Each line below is to be written out in full, exactly as shown.
====== Data shown
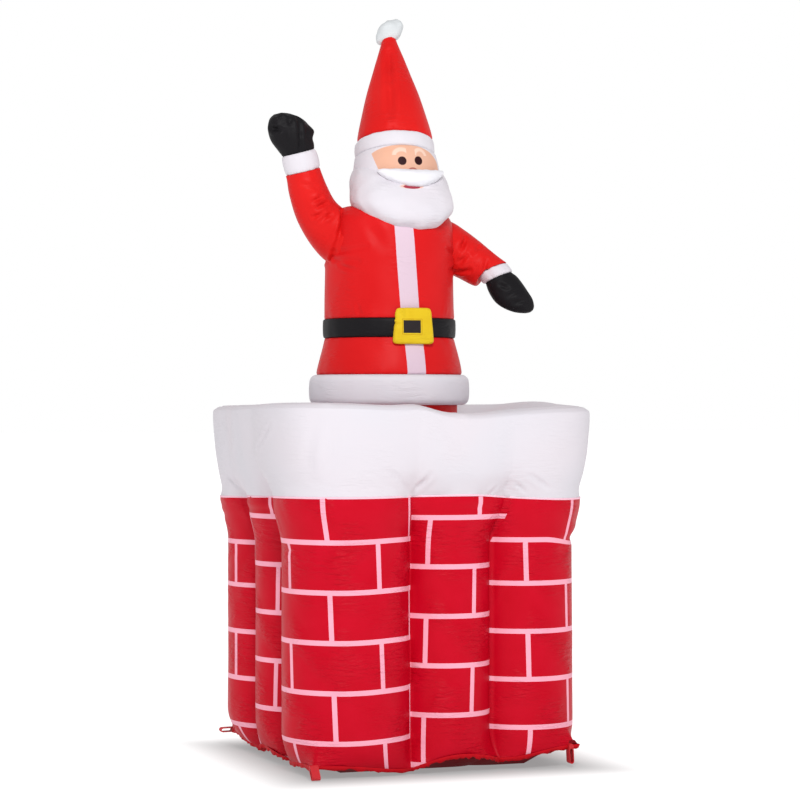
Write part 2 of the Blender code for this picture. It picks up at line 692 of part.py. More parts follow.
def make_tether_loop(number, corner, length, run, broad, room):
    """A strap folded to a loop, sewn in at a base corner. It runs out along one direction."""
    run = Vector(run).normalized()
    name = "tether_loop_%d" % number
    flat = bpy.data.curves.new(name, "CURVE")
    flat.dimensions = "2D"
    flat.fill_mode = "BOTH"
    flat.extrude = STRAP_WIDTH / 2
    outer = LOOP_EYE / 2 + STRAP_THICKNESS
    eye_start = LOOP_ROOT + LOOP_EYE / 2
    eye_end = length - outer
    for half, start, end in ((outer, outer - LOOP_ROOT, eye_end), (LOOP_EYE / 2, eye_start, eye_end)):
        points = loop_outline(half, start, end)
        spline = flat.splines.new("POLY")
        spline.points.add(len(points) - 1)
        for slot, (x, y) in zip(spline.points, points):
            slot.co = (x, y, 0.0, 1.0)
        spline.use_cyclic_u = True
    strap = place(name + "_strap", flat, CUTTERS)
    bpy.context.view_layer.update()
    mesh_data = bpy.data.meshes.new_from_object(strap.evaluated_get(bpy.context.evaluated_depsgraph_get()))
    bpy.data.objects.remove(strap)
    welded = bmesh.new()
    welded.from_mesh(mesh_data)
    bmesh.ops.remove_doubles(welded, verts=welded.verts, dist=0.00001)
    thin = broad.cross(run)
    for vert in welded.verts:
        x, y, z = vert.co
        vert.co = corner + run * x + thin * y + broad * z
    bmesh.ops.recalc_face_normals(welded, faces=welded.faces)
    welded.to_mesh(mesh_data)
    welded.free()
    mesh_data.name = name
    loop = place(name, mesh_data, PIECES)
    cut(loop, room["chimney"])
    dye(loop, BRICK_RED)


def make_tether_loops(room):
    """Left front, right front, left back and right back corner."""
    reach = BASE_SIDE / 2
    ways = (
        (5, -1, -1, 0.002, 0.033, (0.0, -0.61, -0.79), SIDEWAYS),
        (7, 1, -1, 0.023, 0.042, (0.05, 0.0, -1.0), FORWARD),
        (3, -1, 1, 0.004, 0.036, (-1.0, 0.0, -0.02), FORWARD),
        (1, 1, 1, 0.004, 0.036, (1.0, 0.0, -0.02), FORWARD),
    )
    for number, (lobe, x, y, inward, length, run, broad) in enumerate(ways, 1):
        corner = Vector((x * (reach - inward), y * reach, LOBES[lobe][3]))
        make_tether_loop(number, corner, length, run, broad, room)


def make_room():
    """Slightly grown copies of pieces that their neighbours are trimmed to."""
    room = {
        "chimney": loft("room_chimney", chimney_rings(), CUTTERS),
        "coat_skirt": upright_stack("room_coat_skirt", skirt_sections(), CUTTERS),
        "belt": upright_stack("room_belt", belt_sections(), CUTTERS),
        "coat": upright_stack("room_coat", coat_sections(), CUTTERS),
        "head": loft("room_head", head_rings(), CUTTERS),
        "hat": loft("room_hat", hat_rings(), CUTTERS),
        "beard": beard_ball("room_beard", CUTTERS),
    }
    for cutter in room.values():
        swell(cutter)
    return room


ROOM = make_room()
make_chimney()
make_snow_cap()
make_trunk()
make_coat_hem()
make_body()
make_buckle(ROOM)
make_head_and_hat()
make_beard_and_moustache(ROOM)
make_pompom(ROOM)
make_arms(ROOM)
make_tether_loops(ROOM)
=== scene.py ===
"""Dresses the air-filled Santa in his chimney: dyed and printed polyester cloth, sewn and blown up.

Metres, +Z up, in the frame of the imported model. Santa and the chimney's front look along -Y.
"""
import math

import bmesh
import bpy
import numpy as np
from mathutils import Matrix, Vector, noise


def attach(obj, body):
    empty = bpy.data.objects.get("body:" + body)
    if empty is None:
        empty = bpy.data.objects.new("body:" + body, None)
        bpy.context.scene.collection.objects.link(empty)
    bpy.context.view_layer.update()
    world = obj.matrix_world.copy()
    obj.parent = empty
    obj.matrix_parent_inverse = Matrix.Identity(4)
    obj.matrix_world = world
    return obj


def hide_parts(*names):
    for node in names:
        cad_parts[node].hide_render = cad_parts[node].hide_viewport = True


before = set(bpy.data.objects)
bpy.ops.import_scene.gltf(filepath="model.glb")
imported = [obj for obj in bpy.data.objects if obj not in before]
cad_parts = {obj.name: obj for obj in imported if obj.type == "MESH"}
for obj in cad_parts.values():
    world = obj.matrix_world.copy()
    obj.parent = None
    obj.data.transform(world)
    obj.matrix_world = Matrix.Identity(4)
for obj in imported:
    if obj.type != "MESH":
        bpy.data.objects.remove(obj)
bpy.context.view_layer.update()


# The camera stands about 6.3 m off, level with the snow cap, and looks at the figure from a
# little to Santa's right, as in the photograph.

CAMERA_AROUND = math.radians(19.8)
CAMERA_AWAY = 6.345
CAMERA_HEIGHT = 0.868
CAMERA_LENS = 117.0

lens = bpy.data.cameras.new("studio_camera")
lens.sensor_width = 36.0
lens.lens = CAMERA_LENS
camera = bpy.data.objects.new("studio_camera", lens)
camera.location = (-math.sin(CAMERA_AROUND) * CAMERA_AWAY,
                   -math.cos(CAMERA_AROUND) * CAMERA_AWAY, CAMERA_HEIGHT)
camera.rotation_euler = (math.pi / 2, 0.0, -CAMERA_AROUND)
bpy.context.scene.collection.objects.link(camera)
bpy.context.scene.camera = camera


# The chimney is a square tube of red polyester taffeta. Ties inside it pull eight upright
# furrows, so the air swells eight lobes between them. The brick joints are printed on the cloth,
# each lobe's about half a course off its neighbour's, and the foot is sewn to a floor panel.

BASE_HALF = 0.330
BASE_DENT = 0.024       # each tie pulls the foot seam in
TIE_LIFTS = (0.012, 0.012, 0.012, 0.018, 0.016, 0.012, 0.026, 0.012)     # after each lobe
LOBE_FOOT = 0.105       # a lobe is full from this height up
BRICK_HEIGHT = 0.640
SEAM_FLARE = 0.019      # the lobes widen by this much below the cap
FLARE_FROM = 0.525
FLARE_TO = 0.628
TOP_HALF = 0.352        # near the seam the furrows fill towards a square of this half width
TOP_FILL = 0.50
FILL_FROM = 0.555
SOFT_CORNERS = 5        # power of the outline between a round and a square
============
Correct output:
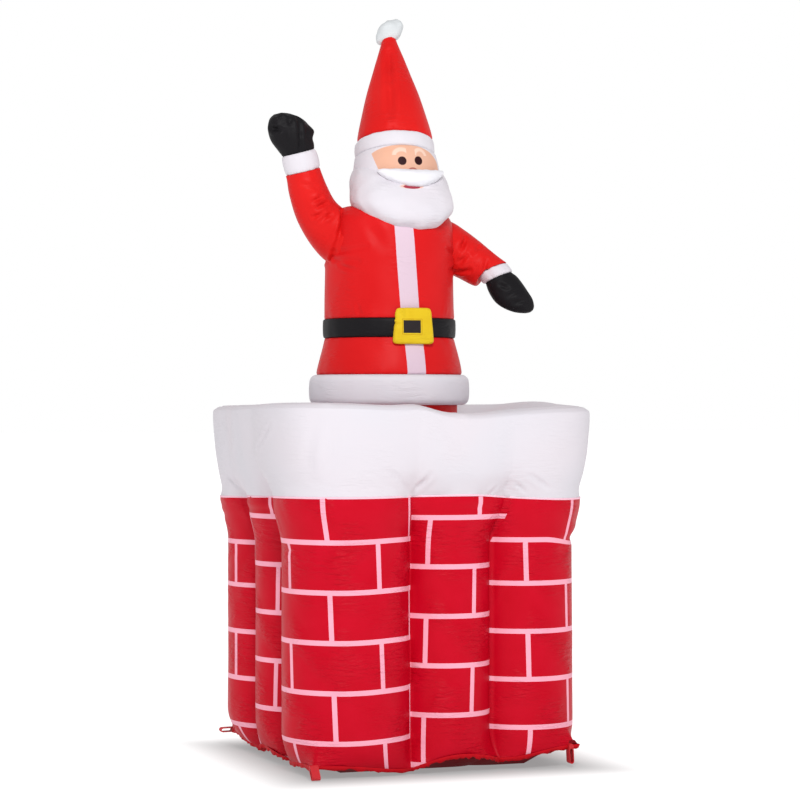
Write part 2 of the Blender code for this picture. It picks up at line 692 of part.py. More parts follow.
def make_tether_loop(number, corner, length, run, broad, room):
    """A strap folded to a loop, sewn in at a base corner. It runs out along one direction."""
    run = Vector(run).normalized()
    name = "tether_loop_%d" % number
    flat = bpy.data.curves.new(name, "CURVE")
    flat.dimensions = "2D"
    flat.fill_mode = "BOTH"
    flat.extrude = STRAP_WIDTH / 2
    outer = LOOP_EYE / 2 + STRAP_THICKNESS
    eye_start = LOOP_ROOT + LOOP_EYE / 2
    eye_end = length - outer
    for half, start, end in ((outer, outer - LOOP_ROOT, eye_end), (LOOP_EYE / 2, eye_start, eye_end)):
        points = loop_outline(half, start, end)
        spline = flat.splines.new("POLY")
        spline.points.add(len(points) - 1)
        for slot, (x, y) in zip(spline.points, points):
            slot.co = (x, y, 0.0, 1.0)
        spline.use_cyclic_u = True
    strap = place(name + "_strap", flat, CUTTERS)
    bpy.context.view_layer.update()
    mesh_data = bpy.data.meshes.new_from_object(strap.evaluated_get(bpy.context.evaluated_depsgraph_get()))
    bpy.data.objects.remove(strap)
    welded = bmesh.new()
    welded.from_mesh(mesh_data)
    bmesh.ops.remove_doubles(welded, verts=welded.verts, dist=0.00001)
    thin = broad.cross(run)
    for vert in welded.verts:
        x, y, z = vert.co
        vert.co = corner + run * x + thin * y + broad * z
    bmesh.ops.recalc_face_normals(welded, faces=welded.faces)
    welded.to_mesh(mesh_data)
    welded.free()
    mesh_data.name = name
    loop = place(name, mesh_data, PIECES)
    cut(loop, room["chimney"])
    dye(loop, BRICK_RED)


def make_tether_loops(room):
    """Left front, right front, left back and right back corner."""
    reach = BASE_SIDE / 2
    ways = (
        (5, -1, -1, 0.002, 0.033, (0.0, -0.61, -0.79), SIDEWAYS),
        (7, 1, -1, 0.023, 0.042, (0.05, 0.0, -1.0), FORWARD),
        (3, -1, 1, 0.004, 0.036, (-1.0, 0.0, -0.02), FORWARD),
        (1, 1, 1, 0.004, 0.036, (1.0, 0.0, -0.02), FORWARD),
    )
    for number, (lobe, x, y, inward, length, run, broad) in enumerate(ways, 1):
        corner = Vector((x * (reach - inward), y * reach, LOBES[lobe][3]))
        make_tether_loop(number, corner, length, run, broad, room)


def make_room():
    """Slightly grown copies of pieces that their neighbours are trimmed to."""
    room = {
        "chimney": loft("room_chimney", chimney_rings(), CUTTERS),
        "coat_skirt": upright_stack("room_coat_skirt", skirt_sections(), CUTTERS),
        "belt": upright_stack("room_belt", belt_sections(), CUTTERS),
        "coat": upright_stack("room_coat", coat_sections(), CUTTERS),
        "head": loft("room_head", head_rings(), CUTTERS),
        "hat": loft("room_hat", hat_rings(), CUTTERS),
        "beard": beard_ball("room_beard", CUTTERS),
    }
    for cutter in room.values():
        swell(cutter)
    return room


ROOM = make_room()
make_chimney()
make_snow_cap()
make_trunk()
make_coat_hem()
make_body()
make_buckle(ROOM)
make_head_and_hat()
make_beard_and_moustache(ROOM)
make_pompom(ROOM)
make_arms(ROOM)
make_tether_loops(ROOM)
=== scene.py ===
"""Dresses the air-filled Santa in his chimney: dyed and printed polyester cloth, sewn and blown up.

Metres, +Z up, in the frame of the imported model. Santa and the chimney's front look along -Y.
"""
import math

import bmesh
import bpy
import numpy as np
from mathutils import Matrix, Vector, noise


def attach(obj, body):
    empty = bpy.data.objects.get("body:" + body)
    if empty is None:
        empty = bpy.data.objects.new("body:" + body, None)
        bpy.context.scene.collection.objects.link(empty)
    bpy.context.view_layer.update()
    world = obj.matrix_world.copy()
    obj.parent = empty
    obj.matrix_parent_inverse = Matrix.Identity(4)
    obj.matrix_world = world
    return obj


def hide_parts(*names):
    for node in names:
        cad_parts[node].hide_render = cad_parts[node].hide_viewport = True


before = set(bpy.data.objects)
bpy.ops.import_scene.gltf(filepath="model.glb")
imported = [obj for obj in bpy.data.objects if obj not in before]
cad_parts = {obj.name: obj for obj in imported if obj.type == "MESH"}
for obj in cad_parts.values():
    world = obj.matrix_world.copy()
    obj.parent = None
    obj.data.transform(world)
    obj.matrix_world = Matrix.Identity(4)
for obj in imported:
    if obj.type != "MESH":
        bpy.data.objects.remove(obj)
bpy.context.view_layer.update()


# The camera stands about 6.3 m off, level with the snow cap, and looks at the figure from a
# little to Santa's right, as in the photograph.

CAMERA_AROUND = math.radians(19.8)
CAMERA_AWAY = 6.345
CAMERA_HEIGHT = 0.868
CAMERA_LENS = 117.0

lens = bpy.data.cameras.new("studio_camera")
lens.sensor_width = 36.0
lens.lens = CAMERA_LENS
camera = bpy.data.objects.new("studio_camera", lens)
camera.location = (-math.sin(CAMERA_AROUND) * CAMERA_AWAY,
                   -math.cos(CAMERA_AROUND) * CAMERA_AWAY, CAMERA_HEIGHT)
camera.rotation_euler = (math.pi / 2, 0.0, -CAMERA_AROUND)
bpy.context.scene.collection.objects.link(camera)
bpy.context.scene.camera = camera


# The chimney is a square tube of red polyester taffeta. Ties inside it pull eight upright
# furrows, so the air swells eight lobes between them. The brick joints are printed on the cloth,
# each lobe's about half a course off its neighbour's, and the foot is sewn to a floor panel.

BASE_HALF = 0.330
BASE_DENT = 0.024       # each tie pulls the foot seam in
TIE_LIFTS = (0.012, 0.012, 0.012, 0.018, 0.016, 0.012, 0.026, 0.012)     # after each lobe
LOBE_FOOT = 0.105       # a lobe is full from this height up
BRICK_HEIGHT = 0.640
SEAM_FLARE = 0.019      # the lobes widen by this much below the cap
FLARE_FROM = 0.525
FLARE_TO = 0.628
TOP_HALF = 0.352        # near the seam the furrows fill towards a square of this half width
TOP_FILL = 0.50
FILL_FROM = 0.555
SOFT_CORNERS = 5        # power of the outline between a round and a square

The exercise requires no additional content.